Restrict the output to the lines below starting at the one that contains "Continue the OpenSCAD" and ending at the one that contains "# Rounded edges", and restate them word for word, both ends included.

====== Exercise data

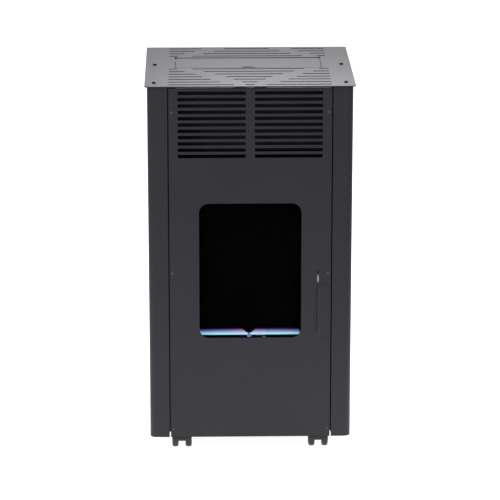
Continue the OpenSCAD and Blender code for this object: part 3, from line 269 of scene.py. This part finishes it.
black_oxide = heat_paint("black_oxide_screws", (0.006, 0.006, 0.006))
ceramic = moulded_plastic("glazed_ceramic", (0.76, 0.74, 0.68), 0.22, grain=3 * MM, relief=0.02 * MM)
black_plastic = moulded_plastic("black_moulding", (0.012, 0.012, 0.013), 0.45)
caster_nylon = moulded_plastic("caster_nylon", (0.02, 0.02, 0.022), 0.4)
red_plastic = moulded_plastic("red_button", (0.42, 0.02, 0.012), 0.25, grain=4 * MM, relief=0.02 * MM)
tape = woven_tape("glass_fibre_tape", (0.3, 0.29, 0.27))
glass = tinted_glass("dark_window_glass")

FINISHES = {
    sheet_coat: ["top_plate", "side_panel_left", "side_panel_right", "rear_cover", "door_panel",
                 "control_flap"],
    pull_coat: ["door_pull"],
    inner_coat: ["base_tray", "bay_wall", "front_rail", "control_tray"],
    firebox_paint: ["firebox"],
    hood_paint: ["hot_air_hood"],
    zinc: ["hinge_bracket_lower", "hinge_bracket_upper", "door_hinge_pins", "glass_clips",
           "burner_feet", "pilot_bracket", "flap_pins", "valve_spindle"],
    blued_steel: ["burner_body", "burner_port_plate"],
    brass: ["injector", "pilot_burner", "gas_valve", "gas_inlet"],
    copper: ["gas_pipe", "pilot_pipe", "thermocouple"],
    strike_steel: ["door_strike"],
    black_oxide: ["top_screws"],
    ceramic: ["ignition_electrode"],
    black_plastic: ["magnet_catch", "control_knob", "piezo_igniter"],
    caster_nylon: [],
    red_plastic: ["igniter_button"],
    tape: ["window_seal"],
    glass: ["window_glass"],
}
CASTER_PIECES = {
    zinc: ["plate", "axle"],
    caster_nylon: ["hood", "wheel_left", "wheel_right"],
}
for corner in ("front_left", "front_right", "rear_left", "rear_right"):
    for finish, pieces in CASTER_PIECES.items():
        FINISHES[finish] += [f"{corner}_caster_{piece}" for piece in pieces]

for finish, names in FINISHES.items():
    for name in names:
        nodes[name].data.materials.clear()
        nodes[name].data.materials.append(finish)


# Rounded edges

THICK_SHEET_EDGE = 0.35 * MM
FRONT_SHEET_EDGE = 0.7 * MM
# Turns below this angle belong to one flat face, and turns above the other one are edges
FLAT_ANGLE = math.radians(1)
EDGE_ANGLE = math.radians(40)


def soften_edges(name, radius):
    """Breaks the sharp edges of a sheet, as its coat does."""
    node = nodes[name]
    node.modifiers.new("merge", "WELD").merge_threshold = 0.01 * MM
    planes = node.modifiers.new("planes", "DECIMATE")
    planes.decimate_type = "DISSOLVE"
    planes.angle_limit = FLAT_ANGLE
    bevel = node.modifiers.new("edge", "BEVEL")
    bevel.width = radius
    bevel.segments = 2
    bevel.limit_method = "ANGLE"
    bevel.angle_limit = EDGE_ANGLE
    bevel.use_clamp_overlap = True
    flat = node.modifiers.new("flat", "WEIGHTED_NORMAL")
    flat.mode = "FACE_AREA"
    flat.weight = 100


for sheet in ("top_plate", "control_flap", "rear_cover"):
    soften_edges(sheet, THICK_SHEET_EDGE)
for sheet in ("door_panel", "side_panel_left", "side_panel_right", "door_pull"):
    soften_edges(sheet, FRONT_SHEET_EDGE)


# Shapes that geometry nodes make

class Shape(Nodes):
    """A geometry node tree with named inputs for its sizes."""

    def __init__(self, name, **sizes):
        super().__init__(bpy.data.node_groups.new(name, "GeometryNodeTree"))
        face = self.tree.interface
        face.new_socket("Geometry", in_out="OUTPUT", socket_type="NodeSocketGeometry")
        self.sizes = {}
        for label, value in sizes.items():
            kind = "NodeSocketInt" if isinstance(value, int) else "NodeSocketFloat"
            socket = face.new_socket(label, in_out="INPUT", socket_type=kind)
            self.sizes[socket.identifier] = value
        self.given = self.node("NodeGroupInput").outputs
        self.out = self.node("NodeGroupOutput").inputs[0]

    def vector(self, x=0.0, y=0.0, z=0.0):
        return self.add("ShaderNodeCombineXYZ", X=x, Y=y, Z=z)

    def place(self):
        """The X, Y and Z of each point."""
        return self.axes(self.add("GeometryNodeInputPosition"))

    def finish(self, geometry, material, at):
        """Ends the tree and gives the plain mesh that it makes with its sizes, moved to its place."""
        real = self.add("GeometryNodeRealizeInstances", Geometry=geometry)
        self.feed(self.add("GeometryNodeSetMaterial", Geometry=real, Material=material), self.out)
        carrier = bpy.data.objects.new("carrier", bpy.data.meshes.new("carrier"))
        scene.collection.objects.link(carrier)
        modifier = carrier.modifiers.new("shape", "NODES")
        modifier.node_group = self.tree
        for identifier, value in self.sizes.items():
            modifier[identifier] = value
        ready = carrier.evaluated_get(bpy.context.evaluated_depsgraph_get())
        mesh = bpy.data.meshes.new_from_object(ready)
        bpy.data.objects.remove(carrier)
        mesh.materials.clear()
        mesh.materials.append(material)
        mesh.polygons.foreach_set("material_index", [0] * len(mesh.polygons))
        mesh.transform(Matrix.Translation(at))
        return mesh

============
====== Exercise data

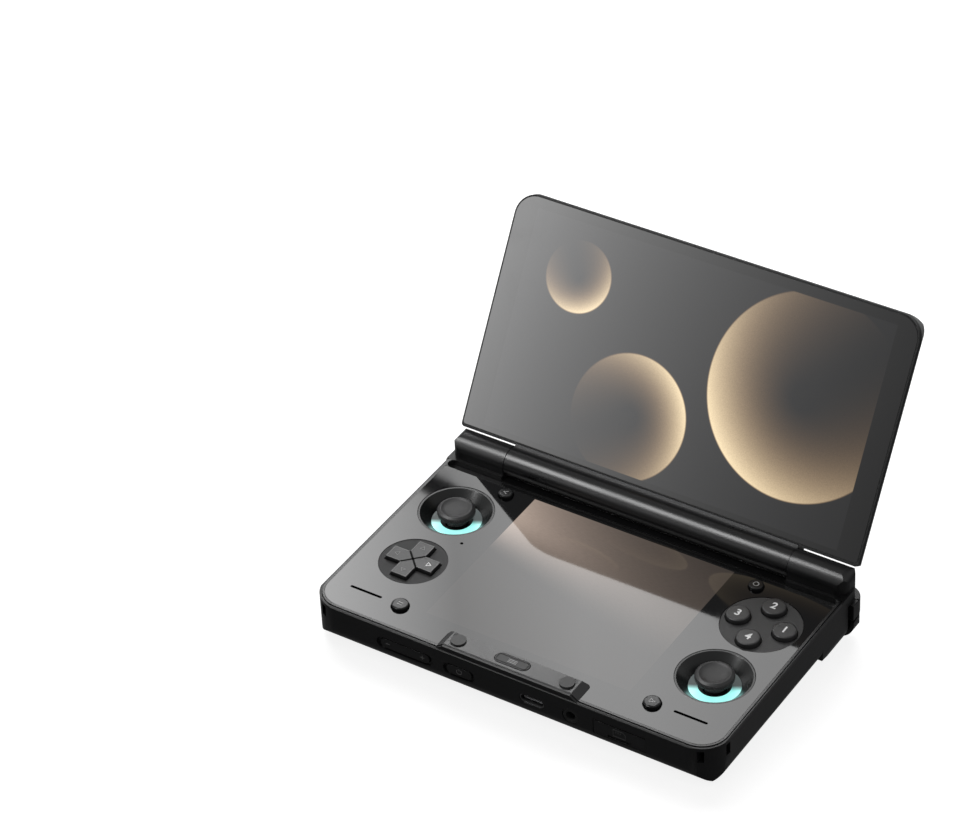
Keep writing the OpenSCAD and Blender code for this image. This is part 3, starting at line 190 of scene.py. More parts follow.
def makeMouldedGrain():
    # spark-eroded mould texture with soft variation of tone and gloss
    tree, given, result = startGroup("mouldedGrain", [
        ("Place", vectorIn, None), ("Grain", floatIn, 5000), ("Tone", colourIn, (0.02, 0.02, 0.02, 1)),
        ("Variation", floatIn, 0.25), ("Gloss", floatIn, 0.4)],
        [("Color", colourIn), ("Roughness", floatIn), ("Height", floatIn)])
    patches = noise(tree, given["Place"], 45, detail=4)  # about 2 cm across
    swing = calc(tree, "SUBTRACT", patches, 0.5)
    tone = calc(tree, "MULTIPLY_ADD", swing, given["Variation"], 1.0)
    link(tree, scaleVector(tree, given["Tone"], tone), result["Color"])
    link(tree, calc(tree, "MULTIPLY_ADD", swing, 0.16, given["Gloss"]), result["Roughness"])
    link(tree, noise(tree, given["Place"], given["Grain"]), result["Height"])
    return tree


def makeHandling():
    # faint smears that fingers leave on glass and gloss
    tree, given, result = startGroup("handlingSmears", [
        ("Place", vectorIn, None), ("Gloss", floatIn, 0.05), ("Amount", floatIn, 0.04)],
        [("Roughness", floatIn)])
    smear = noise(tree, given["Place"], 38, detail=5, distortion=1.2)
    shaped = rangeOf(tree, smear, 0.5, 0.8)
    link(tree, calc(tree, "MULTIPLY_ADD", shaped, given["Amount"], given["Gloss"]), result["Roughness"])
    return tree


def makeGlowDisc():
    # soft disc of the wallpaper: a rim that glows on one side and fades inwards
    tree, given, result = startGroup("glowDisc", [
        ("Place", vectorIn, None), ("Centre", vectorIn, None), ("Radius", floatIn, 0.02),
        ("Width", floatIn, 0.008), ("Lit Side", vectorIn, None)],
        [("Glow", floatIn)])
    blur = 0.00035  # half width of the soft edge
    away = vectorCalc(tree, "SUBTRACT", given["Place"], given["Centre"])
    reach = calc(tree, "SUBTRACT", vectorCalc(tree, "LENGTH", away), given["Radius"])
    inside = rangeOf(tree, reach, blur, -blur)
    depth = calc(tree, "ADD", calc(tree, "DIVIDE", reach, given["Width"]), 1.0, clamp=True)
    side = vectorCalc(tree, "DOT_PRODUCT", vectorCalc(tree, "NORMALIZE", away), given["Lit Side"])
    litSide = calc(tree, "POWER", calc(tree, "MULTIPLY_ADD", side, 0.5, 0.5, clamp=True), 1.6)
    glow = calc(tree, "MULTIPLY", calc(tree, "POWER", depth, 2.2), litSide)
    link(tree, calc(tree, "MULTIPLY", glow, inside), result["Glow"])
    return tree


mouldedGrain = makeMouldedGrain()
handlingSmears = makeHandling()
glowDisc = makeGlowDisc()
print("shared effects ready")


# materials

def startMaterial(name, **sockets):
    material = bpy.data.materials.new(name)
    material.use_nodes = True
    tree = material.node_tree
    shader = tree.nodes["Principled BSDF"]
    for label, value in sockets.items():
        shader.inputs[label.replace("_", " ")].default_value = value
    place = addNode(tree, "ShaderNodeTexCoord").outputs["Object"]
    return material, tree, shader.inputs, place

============

Complete output:
Continue the OpenSCAD and Blender code for this object: part 3, from line 269 of scene.py. This part finishes it.
black_oxide = heat_paint("black_oxide_screws", (0.006, 0.006, 0.006))
ceramic = moulded_plastic("glazed_ceramic", (0.76, 0.74, 0.68), 0.22, grain=3 * MM, relief=0.02 * MM)
black_plastic = moulded_plastic("black_moulding", (0.012, 0.012, 0.013), 0.45)
caster_nylon = moulded_plastic("caster_nylon", (0.02, 0.02, 0.022), 0.4)
red_plastic = moulded_plastic("red_button", (0.42, 0.02, 0.012), 0.25, grain=4 * MM, relief=0.02 * MM)
tape = woven_tape("glass_fibre_tape", (0.3, 0.29, 0.27))
glass = tinted_glass("dark_window_glass")

FINISHES = {
    sheet_coat: ["top_plate", "side_panel_left", "side_panel_right", "rear_cover", "door_panel",
                 "control_flap"],
    pull_coat: ["door_pull"],
    inner_coat: ["base_tray", "bay_wall", "front_rail", "control_tray"],
    firebox_paint: ["firebox"],
    hood_paint: ["hot_air_hood"],
    zinc: ["hinge_bracket_lower", "hinge_bracket_upper", "door_hinge_pins", "glass_clips",
           "burner_feet", "pilot_bracket", "flap_pins", "valve_spindle"],
    blued_steel: ["burner_body", "burner_port_plate"],
    brass: ["injector", "pilot_burner", "gas_valve", "gas_inlet"],
    copper: ["gas_pipe", "pilot_pipe", "thermocouple"],
    strike_steel: ["door_strike"],
    black_oxide: ["top_screws"],
    ceramic: ["ignition_electrode"],
    black_plastic: ["magnet_catch", "control_knob", "piezo_igniter"],
    caster_nylon: [],
    red_plastic: ["igniter_button"],
    tape: ["window_seal"],
    glass: ["window_glass"],
}
CASTER_PIECES = {
    zinc: ["plate", "axle"],
    caster_nylon: ["hood", "wheel_left", "wheel_right"],
}
for corner in ("front_left", "front_right", "rear_left", "rear_right"):
    for finish, pieces in CASTER_PIECES.items():
        FINISHES[finish] += [f"{corner}_caster_{piece}" for piece in pieces]

for finish, names in FINISHES.items():
    for name in names:
        nodes[name].data.materials.clear()
        nodes[name].data.materials.append(finish)


# Rounded edges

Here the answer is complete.